Protokol Kyoto mempunyai tiga mekanisme fleksibel bagi negara-negara Annex-1 untuk mengurangi target GRK kolektifnya pada tahun 2012, yakni Perdagangan Emisi, Joint Implementation (JI), dan Mekanisme Pembangunan Bersih (CDM).
Ketiganya menggunakan pendekatan pasar dan berpotensi meninggalkan keadilan dalam seluruh tata hubungan, termasuk meninggalkan hak-hak mereka yang paling rentan. Perubahan pola konsumsi dan produksi yang menjadi inti masalah dalam isu perubahan iklim semakin disempitkan menjadi perdagangan emisi dan teknologi.

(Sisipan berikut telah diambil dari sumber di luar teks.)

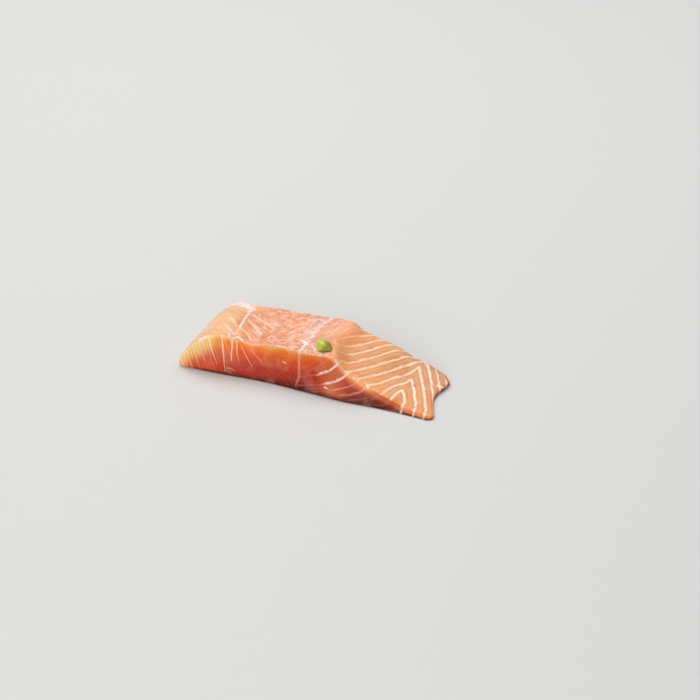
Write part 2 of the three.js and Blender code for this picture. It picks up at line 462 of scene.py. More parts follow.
@dataclass(frozen=True)
class MuscleSheets:
    """The nested sheets of muscle, as a phase that is a whole number on each fat line.

    Between the midline and the back end the sheets slope one way, towards the belly they
    slope the other way, and at the fold they turn back. Below the top they run on as arcs
    towards the midline. The skinned side shows them as a row of chevrons.
    """

    form: PortionForm
    middle: float = 20.0  # distance across about which the midline and the fold lean
    midline: float = 79.0
    midline_lean: float = 0.06

    belly_pitch: float = 6.4
    belly_start: float = 80.2
    belly_slope: tuple[float, float] = (0.45, 0.0042)  # for each mm and squared mm across
    belly_bend: Shape = (13, 39, 2.2)  # a slope across
    bend_ends: Span = (135, 142)
    belly_swell: Shape = (112, 22, 1.5)  # a round hump: along, across, height
    swell_half_width: float = 8.0
    arc_reach: float = 1.45
    arc_power: float = 2.2
    arc_rounds: int = 24
    arc_damping: float = 0.25
    arcs_end: Span = (125, 145)

    fold: float = 140.0
    fold_lean: float = 0.05
    fold_round: float = 0.3
    arm_shift: float = 0.9  # how much later the lines just before the fold come
    arms_begin: Span = (120, 131)
    arms_end: Span = (136, 142)
    legs_begin: Span = (137, 143)
    leg_turn: tuple[float, float] = (1.5, 0.006)  # steepness, and how it eases for each mm across
    leg_slant: float = 0.6  # how far the lines beyond the fold lean back down the cut
    rim_pull: float = 3.0
    rim_pull_begins: Span = (124, 134)
    rim_pull_eases: Shape = (137, 145, 0.6)  # a slope along
    arm_rim: Span = (-2, 12)  # distances across over which the pull dies out before the fold
    leg_rim: Span = (0, 4.5)  # and beyond it

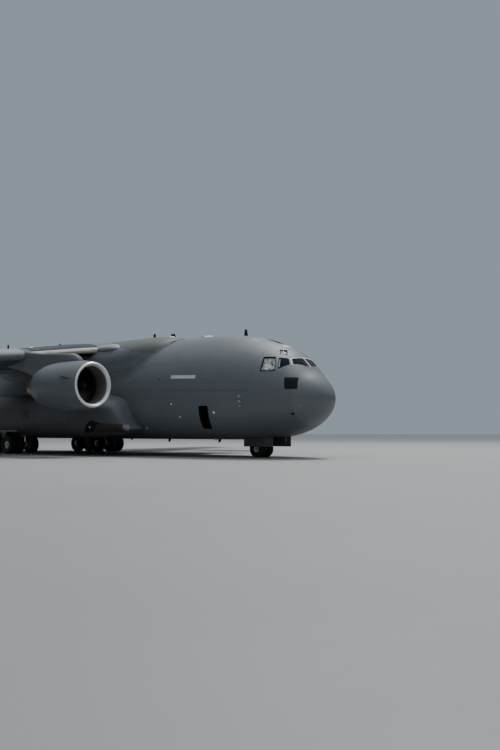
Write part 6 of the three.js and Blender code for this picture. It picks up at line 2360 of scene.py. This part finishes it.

Mekanisme itu menjadi pembahasan utama setelah COP di Kyoto. "Negara berkembang pun dalam perundingan pasca-2012 berbicara tentang perluasan pasar emisi," ujar Hira Jhamtani dari Bali Collaboration of Climate Change. "Pasar yang dijadikan solusi, bukan pembangunan berkelanjutan."
Lembaga keuangan multilateral mendukung mekanisme perdagangan emisi dengan berbagai inisiatif pendanaan. Itu bisa berarti mengesahkan jual-beli pencemaran udara.
"Kalau perusahaan saya yang menghasilkan emisi 700 ton per tahun dari target emisi 1.000 ton, saya bisa menjual sisanya ke pasar emisi. Sebaliknya, kalau perusahaan saya menghasilkan 1.300 ton emisi, saya bisa mengompensasi kelebihan 300 ton emisi dengan membeli emisi dari perusahaan lain. Jadi, apa ada penurunan emisi?" katanya.
Pada perundingan COP-13 di Bali, Hira menengarai kecenderungan munculnya Comprehensive Multilateral Framework untuk pasca-2012 dengan perluasan pasar emisi dalam COP di Copenhagen tahun 2009.
Artinya, substansi Protokol Kyoto semakin ditinggalkan. Perjuangan Sajida akan berlanjut dalam sejarah panjang.